On 28 February, the Minister directed ACIP to report on the innovation patent system.
On 17 August, ACIP published an issues paper (pdf) and now seeks your comments by 14 October 2011.
According to the announcement of the issue paper’s release:
In recent years a variety of concerns have been raised about the innovation patent system and whether it is meeting its original objectives. A key concern is that an innovation patent is overly difficult to invalidate and the remedies for infringement are overly generous. Another concern is that innovation patents are being used to obtain a form of quick protection for higher level inventions while a standard patent is being pursued. Also, the innovation patent system has never been reviewed to assess whether it remains effective and appropriate for Australia now and in the future.

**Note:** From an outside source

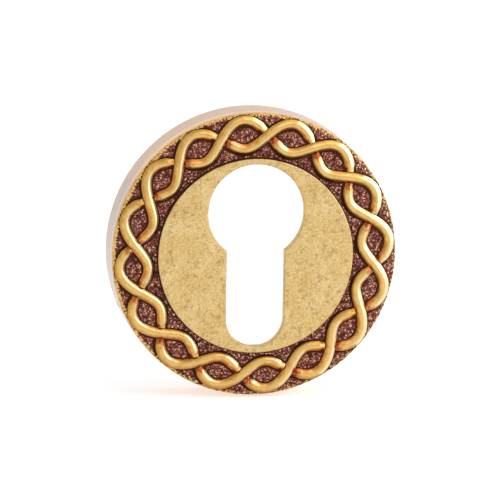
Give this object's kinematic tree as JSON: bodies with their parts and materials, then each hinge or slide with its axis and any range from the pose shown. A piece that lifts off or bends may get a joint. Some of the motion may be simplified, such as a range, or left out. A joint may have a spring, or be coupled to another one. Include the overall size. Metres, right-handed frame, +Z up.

Innovation patents (which are not for business schemes) are difficult to invalidate after Dura-Post? The Full Court confirmed that the test of ‘innovative step’ does not involve a sort of obviousness penumbra over common general knowledge. Rather, the patent is innovative unless it can be shown that the difference between the patent and the prior art do not make a substantial contribution to the working of the ‘invention’. This was apparently derived from Griffin v Isaacs. As the trial judge explained with the apparent approval of Kenny and Stone JJ at  and :
Be that as it may, the feature of what Dixon J said was the disjunctive nature of the concepts – one was ‘make no substantial contribution to the working of the thing’; the other was ‘involve no ingenuity or inventive step’. The first alternative has been taken by Parliament virtually verbatim from the judgment. The focus is upon working of the invention (as claimed) not to the degree or kind of variation from the kinds of information set out in s 7(5). In other words, the variation from the kinds of information might be slight but, if a substantial contribution is made to the working of the invention, then there is an innovative step. … In my view the provenance of the phrase ‘make no substantial contribution to the working of the invention’ indicates that ‘substantial’ in this context means ‘real’ or ‘of substance’ as contrasted with distinctions without a real difference.
Rather than a modified inventive step test, it is a modified novelty test.
The Issues Paper runs to some 28 pages.
Interestingly, just over 11,000 innovation patents have been granted and 1,790 certified.Over 80% are to Australian inventors and around half are to Australian individuals as opposed to corporations (the proportion of certifications falls to 41%). The proportion of Australian grantees vs foreign appears to be falling over time.
1,011 of the grants are divisionals from applications for standard patents. For the first few years, that was about 5% of all divisional applications, but it has been at least 10% since 2006 with a couple of years getting closer to 14%. This leads to concerns that innovation patents are being used to get ‘quick’ rights.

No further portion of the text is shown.